Surely, Professor Hawking is aware of this research?
"Karma can only be portioned out by the cosmos." -- Homer Simpson
When a distinguished but elderly scientist states that something is possible, he is almost certainly right. When he states that something is impossible, he is very probably wrong
From Gleick's "Genius: The Life and Science of Richard Feynman"...
"'People say to me, "Are you looking for the ultimate laws of physics?" No, I'm not...If it turns out there is a simple ultimate law which explains everything, so be it--that would be very nice to discover. If it turns out it's like an onion with millions of layers...then that's the way it is.' He believed that his colleagues were claiming more success at unification than they had achived--that disparate theories had been pasted together tenuously. When Hawking said, 'We may now be near the end of the search for the ultimate laws of nature,' many particle physicists agreed. But Feynman did not. 'I've had a lifetime of that,' he said on another occasion. 'I've had a lifetime of people who believe that the answer is just around the corner.... But again and again it's been a failure.

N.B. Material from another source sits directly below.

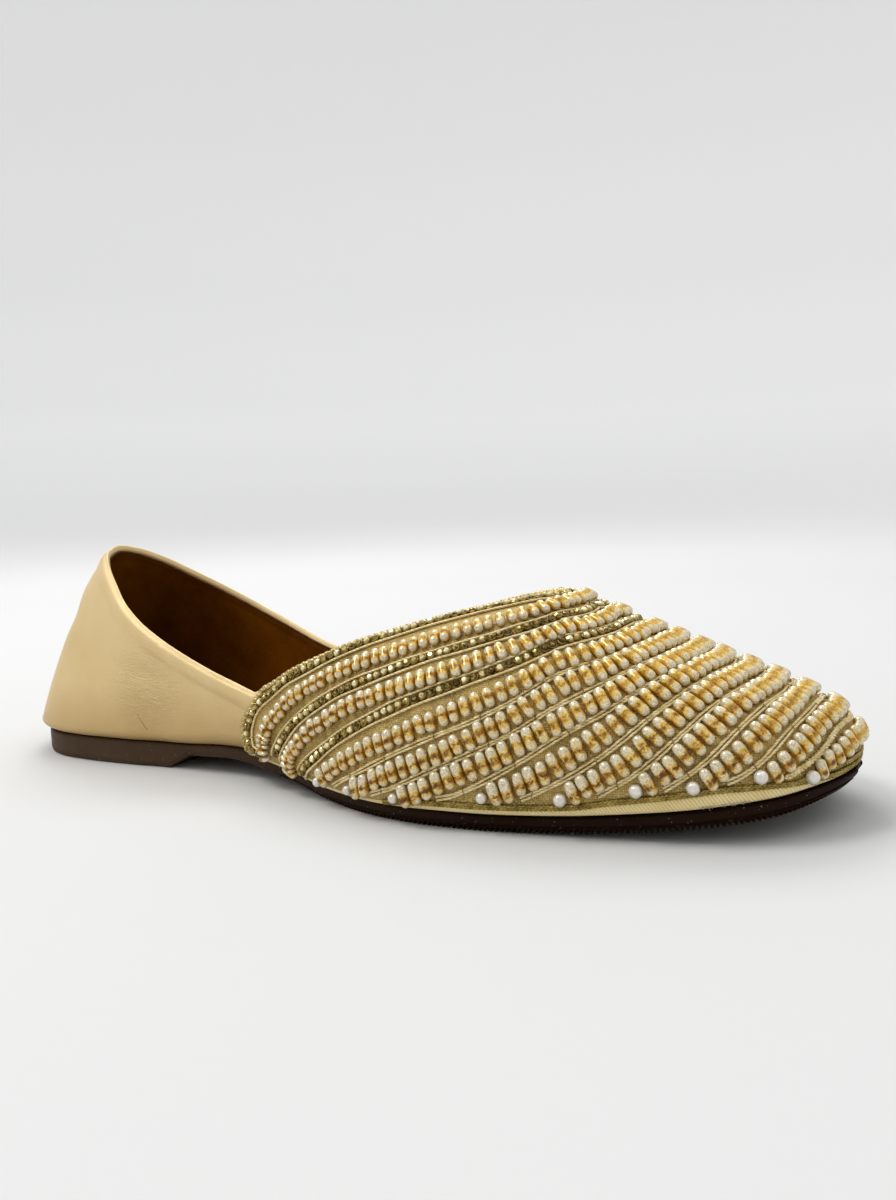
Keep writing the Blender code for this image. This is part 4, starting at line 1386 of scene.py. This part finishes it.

Eddington, who thought that with the theory of electrons and quantum mechanics everything was going to be simple...Einstein, who thought that he had a unified thoeiry just around the corner but didn't know anything about nuclei and was unable of course to guess it...People think the're very close to the answer, but I don't think so....
Whether or not nature has an ultimate, simple, unified, beautiful form is an open question, and I don't want to say either way.'"
(From the epilogue of the book, pp. 432-433, emph. added.)